┌─ DATASET CONTENT

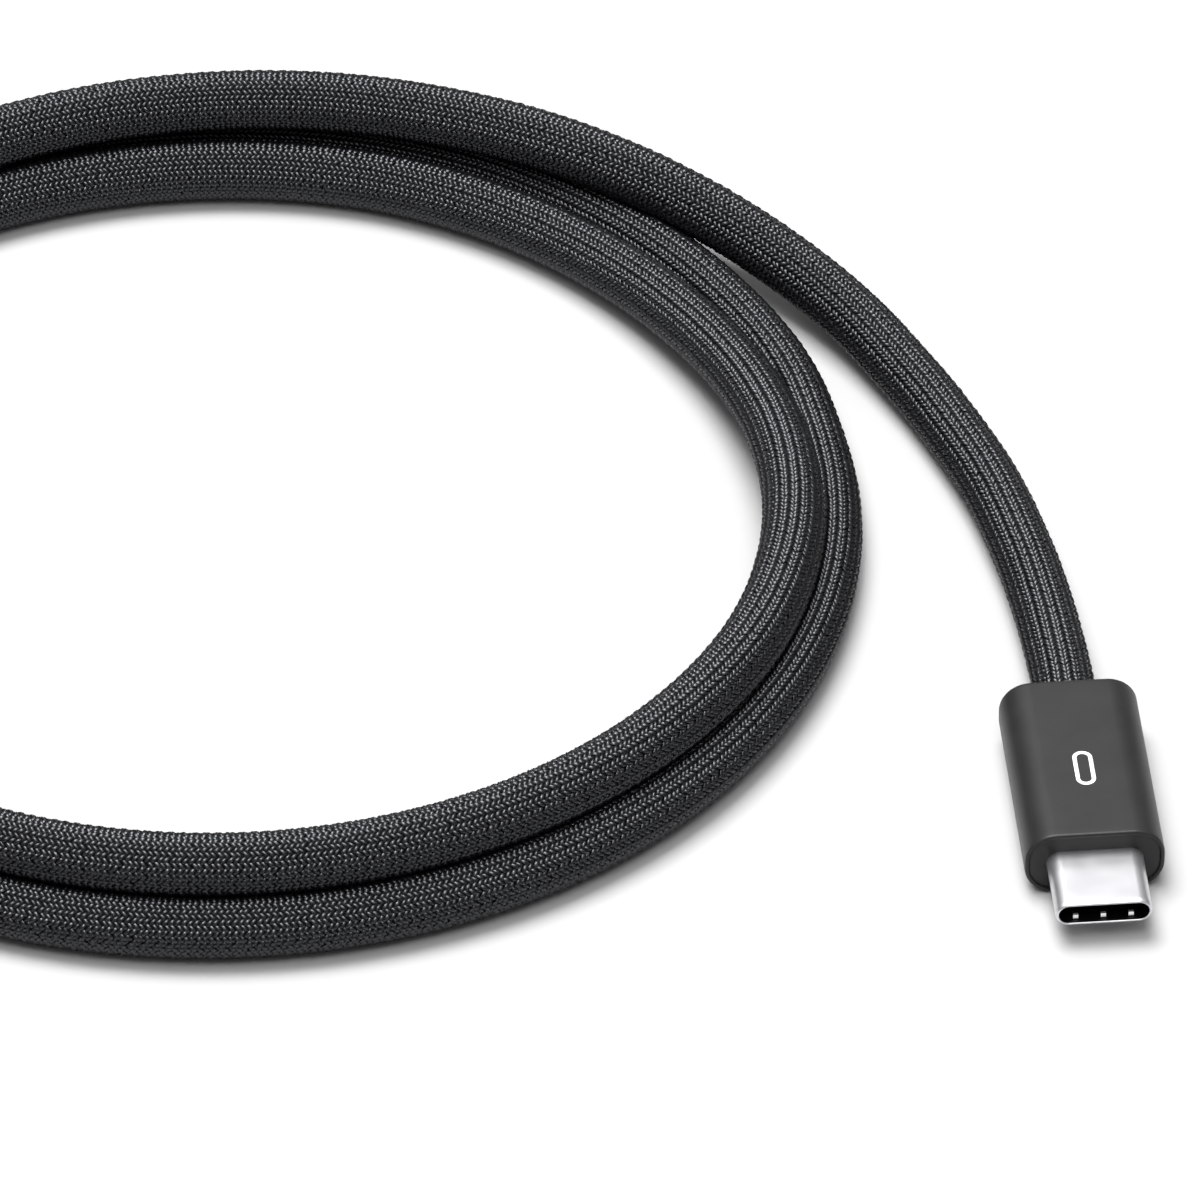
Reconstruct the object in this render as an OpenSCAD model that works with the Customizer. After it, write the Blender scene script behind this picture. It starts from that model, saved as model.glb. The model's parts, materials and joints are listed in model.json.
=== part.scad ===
// Braided USB-C charging cable with a moulded plug at each end.
// The near plug stands for the object's own frame: it lies flat on the surface with its tip
// towards -Y, its cord leaves towards +Y, and the origin is under the middle of it.
// The cord runs from it over a round coil to the far plug, which is the same assembly.

/* [Cord] */
// Outside diameter of the braided cord
cord_d = 5.4; // [4.8:0.1:5.6]
// Distance of the coil's centre to the left of the near plug
coil_x = 70.8; // [69:0.1:72]
// Distance of the coil's centre behind the near plug's middle
coil_y = 45; // [44:0.1:46]
// Radius of the inner turn's centre line where both turns lie on the surface
coil_inner_r = 51; // [50:0.1:52]
// Radius of the outer turn's centre line where both turns lie on the surface
coil_outer_r = 56.4; // [55.5:0.1:57]
// Height of the centre line of the turn that lies on top of the others
coil_top_z = 8; // [7.4:0.1:8.2]

/* [Far plug] */
// Distance of the far plug's axis to the left of the near plug's
far_plug_x = 130; // [129:0.1:131]
// Distance of the far plug's middle in front of the near plug's
far_plug_y = 41.5; // [40:0.1:44]

/* [Boot] */
// Width of the boot
boot_w = 11.9; // [11.8:0.05:12.35]
// Thickness of the boot
boot_h = 6.3; // [6.2:0.05:6.5]
// Length of the boot
boot_l = 20.5; // [20:0.1:21.5]
// Corner radius of the boot's cross-section
boot_r = 2.7; // [2.4:0.1:3]
// Wall of the boot around its cavity
boot_wall = 0.8; // [0.75:0.05:0.8]
// Depth of the nose plate's face inside the boot's front rim
nose_inset = 0.2; // [0.1:0.05:0.3]
// Thickness of the nose plate
nose_t = 0.8; // [0.6:0.1:0.9]

/* [Plug shell] */
// Width of the metal shell
shell_w = 8.25; // [8.15:0.01:8.34]
// Height of the metal shell
shell_h = 2.4; // [2.35:0.01:2.46]
// Length of shell that stands out of the boot
shell_out = 6.65; // [6.6:0.05:6.7]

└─

• WHAT YOU HAVE TO DO: From the opening line of the data above through the line that contains "the same assembly.", please print each line as it stands and only those lines.

• SOLVED EXERCISE:
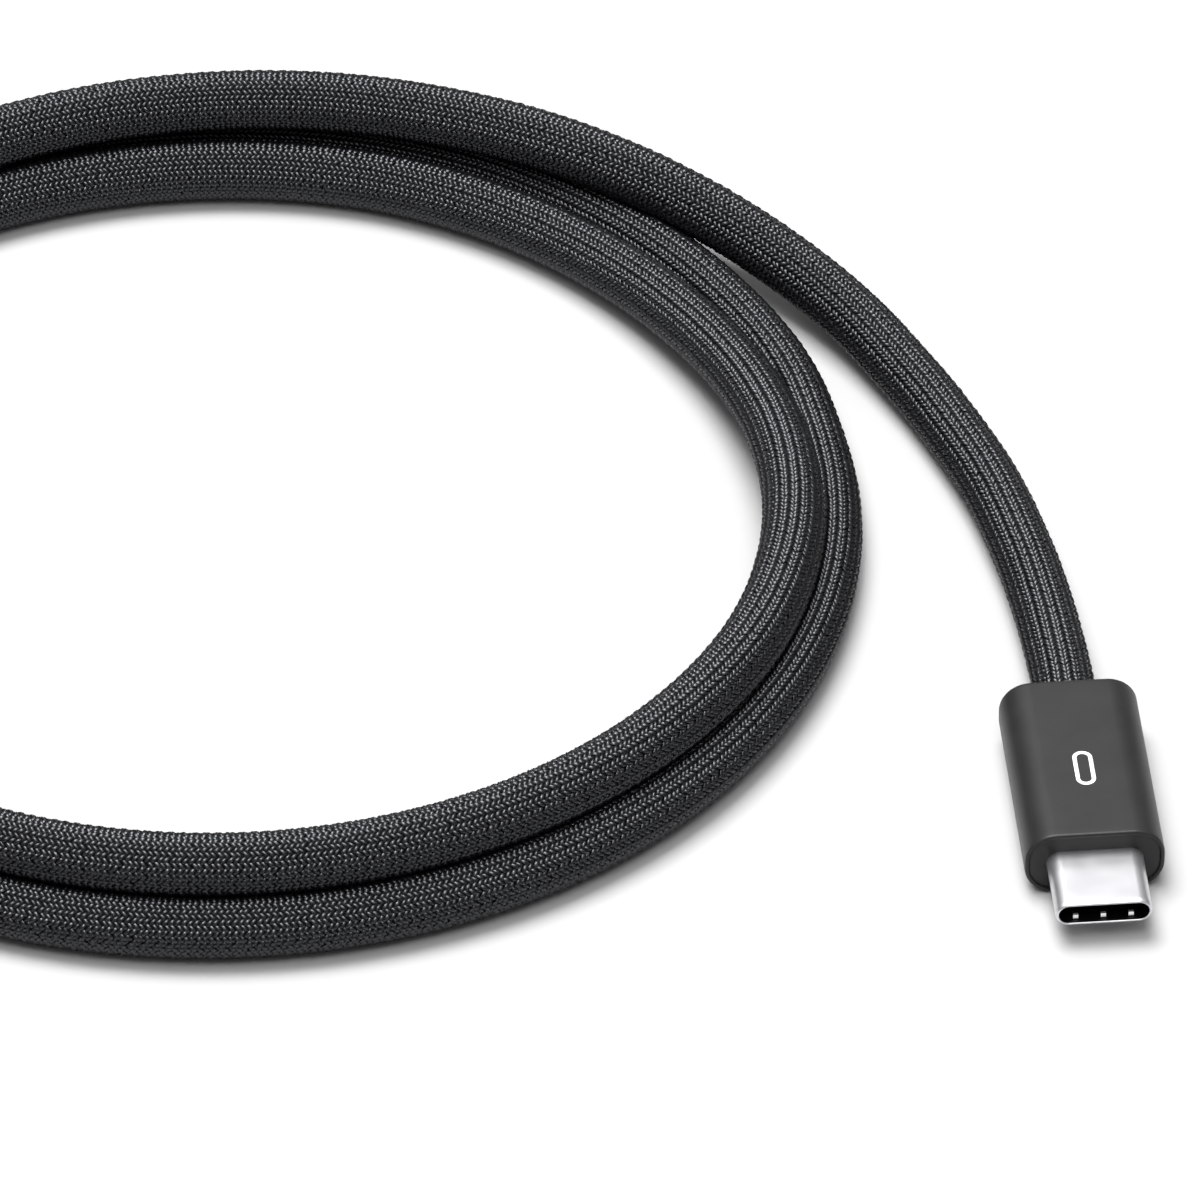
Reconstruct the object in this render as an OpenSCAD model that works with the Customizer. After it, write the Blender scene script behind this picture. It starts from that model, saved as model.glb. The model's parts, materials and joints are listed in model.json.
=== part.scad ===
// Braided USB-C charging cable with a moulded plug at each end.
// The near plug stands for the object's own frame: it lies flat on the surface with its tip
// towards -Y, its cord leaves towards +Y, and the origin is under the middle of it.
// The cord runs from it over a round coil to the far plug, which is the same assembly.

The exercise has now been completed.